Party’s over, kids: In a real sign of the times, the annual MoMA/P.S.1 summertime installation is no longer known as an “urban beach,” but an “urban shelter.” Admittedly, it did become a farm last year, but the trend is a sober one: The New Haven and Cambridge– based firm MOS named their winning proposal Afterparty. The project comprises a series of aluminum-framed conical structures whose dark, thatched skin will provide shade. The tent-like shapes, which will range in height from about 15 to 40 feet, are open at the top to create a chimney effect by drawing hot air up through the aperture by induction, to be replaced by air cooled at the ground level by the thermal mass of the courtyard’s concrete walls. Concrete water troughs at the center of each tent will further cool the air.

Each summer for the last 11 years, the museum has sponsored a competition to design a shade-and-water structure for its wildly popular summer DJ series, Warm-Up. Five teams are asked to submit proposals for the structure, and the winner is given a budget of $70,000 and four months in which to build it. MOS, which also just won a Progressive Architecture Award for a drive-in in Marfa, Texas, beat out the proposals of four other teams: !ndie architecture of Denver, Colorado; and L.E.F.T. architects, Bade Stageberg Cox, and PARA-project, all of New York. The commission is a valuable one, and prior winners have included SHoP Architects, Work AC, and Los Angeles–based Ball Nogues Studio.

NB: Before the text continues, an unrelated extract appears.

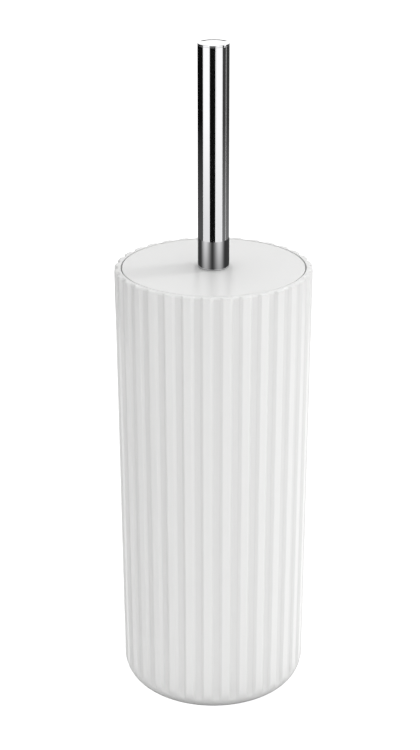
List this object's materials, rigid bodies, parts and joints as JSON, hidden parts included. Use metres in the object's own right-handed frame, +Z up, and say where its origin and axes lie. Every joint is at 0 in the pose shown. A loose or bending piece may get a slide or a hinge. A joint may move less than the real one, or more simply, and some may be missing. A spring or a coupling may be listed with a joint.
{
  "type": "toilet brush holder",
  "caption": "Ribbed tapered holder with a lift-out inner cup, a flush round lid and a brush on a tubular chrome handle with a screw-on head.",
  "frame": {"origin": "centre of the base pad's underside, on the floor", "axes": "+Z up, along the handle; the holder is round about Z"},
  "size_m": [0.0998, 0.0998, 0.3475],
  "materials": {
    "shell_plastic": "satin white",
    "lid_plastic": "satin white",
    "cup_plastic": "satin off-white",
    "pad_rubber": "soft grey",
    "handle_chrome": "polished",
    "stem_steel": "brushed",
    "plain_steel": "zinc plated",
    "dark_plastic": "moulded",
    "hub_plastic": "moulded white",
    "bristle_nylon": "white nylon bristle"
  },
  "bodies": {
    "holder": {"outer_shell": "shell_plastic", "base_pad": "pad_rubber"},
    "inner_cup": {"inner_cup": "cup_plastic"},
    "lid": {"lid": "lid_plastic"},
    "brush": {"lid_washer": "plain_steel", "handle_tube": "handle_chrome", "handle_end_cap": "handle_chrome", "handle_insert": "dark_plastic", "joining_stud": "plain_steel", "stem_tube": "stem_steel", "stem_top_plug": "dark_plastic", "stem_bottom_plug": "hub_plastic"},
    "brush_head": {"brush_hub": "hub_plastic", "side_bristles": "bristle_nylon", "end_bristles": "bristle_nylon"}
  },
  "joints": [
    {"name": "cup_lift", "type": "slide", "parent": "holder", "child": "inner_cup", "axis": [0, 0, 1], "range_m": [0, 0.24]},
    {"name": "brush_lift", "type": "slide", "parent": "inner_cup", "child": "lid", "axis": [0, 0, 1], "range_m": [0, 0.23]},
    {"name": "handle_turn", "type": "hinge", "parent": "lid", "child": "brush", "pos_m": [0, 0, 0.234], "axis": [0, 0, 1], "continuous": true},
    {"name": "head_unscrew", "type": "hinge", "parent": "brush", "child": "brush_head", "pos_m": [0, 0, 0.11], "axis": [0, 0, -1], "range_deg": [0, 1080]}
  ]
}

For their submission, MOS’s Michael Meredith and Hilary Sample wanted to get away from the baroque excess that has characterized much of high-end architecture over the last few years (see under: installations in the Venice Biennale’s Arsenale). “With the Afterparty, we weren’t just thinking about it in terms of the economy, but as architecture, too. We felt the need to look for new methods of design, after the party of a sort of high-formalism that has dominated academic discourse,” said Meredith. The pair also sees the installation (which is in part inspired by the forms and functionality of Bedouin tents) as a respite from the often-frenetic nature of the Saturday evening parties at P.S.1.